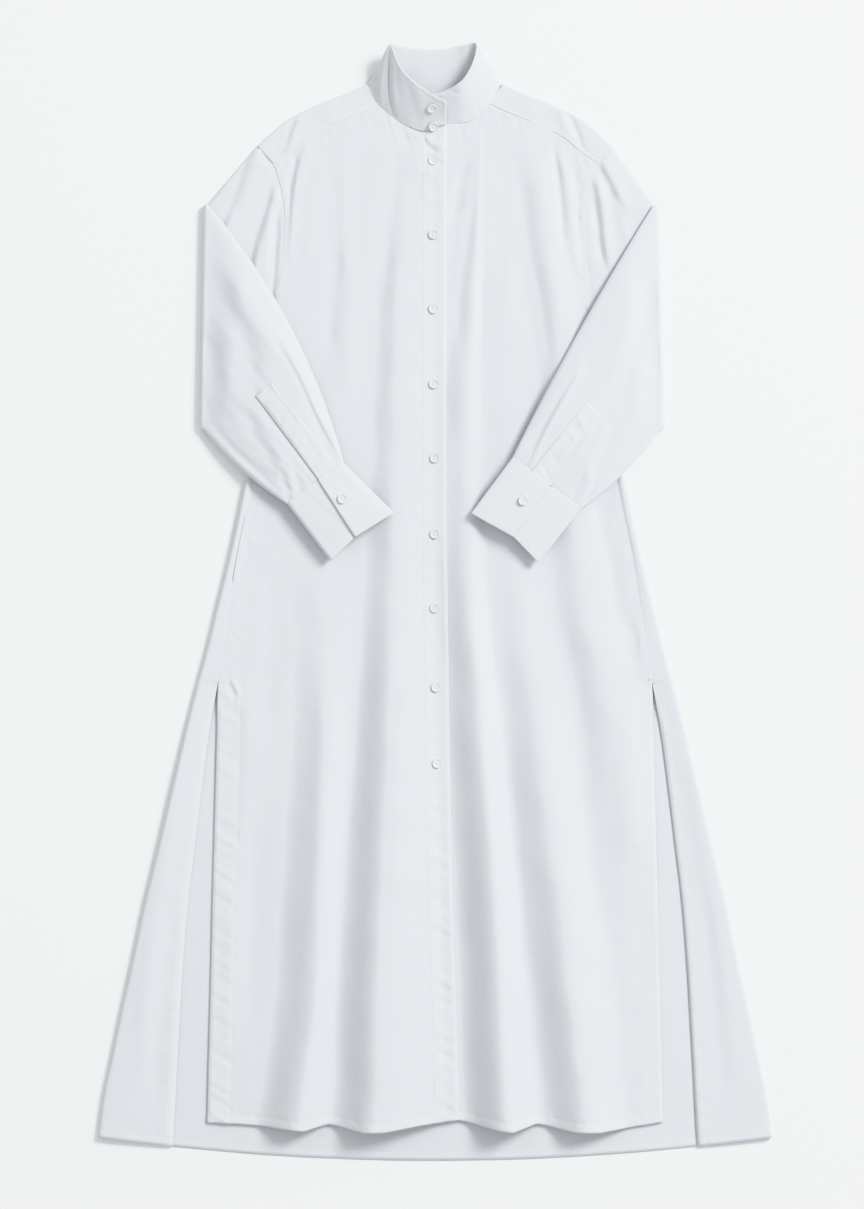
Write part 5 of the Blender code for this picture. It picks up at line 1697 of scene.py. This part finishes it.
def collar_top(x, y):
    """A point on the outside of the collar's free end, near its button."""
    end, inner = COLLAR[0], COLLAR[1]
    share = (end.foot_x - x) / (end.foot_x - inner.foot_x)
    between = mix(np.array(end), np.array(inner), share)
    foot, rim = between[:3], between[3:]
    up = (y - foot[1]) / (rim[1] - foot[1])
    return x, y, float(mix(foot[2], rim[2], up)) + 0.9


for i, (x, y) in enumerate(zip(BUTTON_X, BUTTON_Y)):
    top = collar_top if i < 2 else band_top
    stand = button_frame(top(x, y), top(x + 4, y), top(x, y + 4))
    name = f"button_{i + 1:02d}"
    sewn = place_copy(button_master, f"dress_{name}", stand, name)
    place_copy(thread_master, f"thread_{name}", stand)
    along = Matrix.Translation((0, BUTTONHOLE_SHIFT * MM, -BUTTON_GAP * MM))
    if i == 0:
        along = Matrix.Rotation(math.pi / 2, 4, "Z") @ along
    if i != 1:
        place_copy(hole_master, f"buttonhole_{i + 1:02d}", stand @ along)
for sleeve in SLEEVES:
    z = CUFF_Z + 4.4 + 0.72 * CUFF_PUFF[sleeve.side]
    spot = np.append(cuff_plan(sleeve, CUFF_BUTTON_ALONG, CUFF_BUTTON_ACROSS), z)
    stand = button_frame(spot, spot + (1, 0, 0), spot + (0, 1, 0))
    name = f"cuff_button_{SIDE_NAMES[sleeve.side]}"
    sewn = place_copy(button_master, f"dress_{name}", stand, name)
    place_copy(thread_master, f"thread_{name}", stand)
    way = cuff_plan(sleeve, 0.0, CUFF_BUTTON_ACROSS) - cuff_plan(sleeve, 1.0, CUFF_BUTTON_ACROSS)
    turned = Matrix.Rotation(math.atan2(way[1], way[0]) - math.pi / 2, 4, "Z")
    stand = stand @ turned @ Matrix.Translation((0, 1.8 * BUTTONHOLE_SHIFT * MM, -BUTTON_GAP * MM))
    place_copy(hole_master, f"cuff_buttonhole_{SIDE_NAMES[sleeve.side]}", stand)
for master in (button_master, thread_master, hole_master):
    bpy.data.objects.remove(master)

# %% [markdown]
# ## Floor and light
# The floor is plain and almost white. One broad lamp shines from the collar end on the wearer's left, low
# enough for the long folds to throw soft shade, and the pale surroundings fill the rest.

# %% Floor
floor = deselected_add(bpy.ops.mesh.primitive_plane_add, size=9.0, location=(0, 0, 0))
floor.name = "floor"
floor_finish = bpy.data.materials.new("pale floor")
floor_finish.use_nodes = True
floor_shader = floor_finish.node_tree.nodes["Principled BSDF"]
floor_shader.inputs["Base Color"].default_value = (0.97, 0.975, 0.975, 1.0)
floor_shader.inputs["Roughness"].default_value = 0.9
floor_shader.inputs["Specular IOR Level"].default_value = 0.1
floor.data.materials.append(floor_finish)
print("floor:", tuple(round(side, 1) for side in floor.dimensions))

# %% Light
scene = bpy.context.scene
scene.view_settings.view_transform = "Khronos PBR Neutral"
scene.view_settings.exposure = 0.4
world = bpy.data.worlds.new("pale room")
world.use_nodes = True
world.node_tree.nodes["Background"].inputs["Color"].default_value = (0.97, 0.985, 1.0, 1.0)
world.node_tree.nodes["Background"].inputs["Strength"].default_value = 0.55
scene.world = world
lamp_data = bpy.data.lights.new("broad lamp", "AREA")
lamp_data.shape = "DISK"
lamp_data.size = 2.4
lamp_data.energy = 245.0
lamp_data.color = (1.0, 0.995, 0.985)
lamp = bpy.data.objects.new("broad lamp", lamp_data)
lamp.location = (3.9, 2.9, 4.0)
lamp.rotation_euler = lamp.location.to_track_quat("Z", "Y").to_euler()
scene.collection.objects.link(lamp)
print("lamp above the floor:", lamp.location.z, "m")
--
#### PROBLEM DETAILS
In the listing, find every line containing the word "scene" and list it.

#### EXPECTED OUTPUT
Write part 5 of the Blender code for this picture. It picks up at line 1697 of scene.py. This part finishes it.
scene = bpy.context.scene
scene.view_settings.view_transform = "Khronos PBR Neutral"
scene.view_settings.exposure = 0.4
scene.world = world
scene.collection.objects.link(lamp)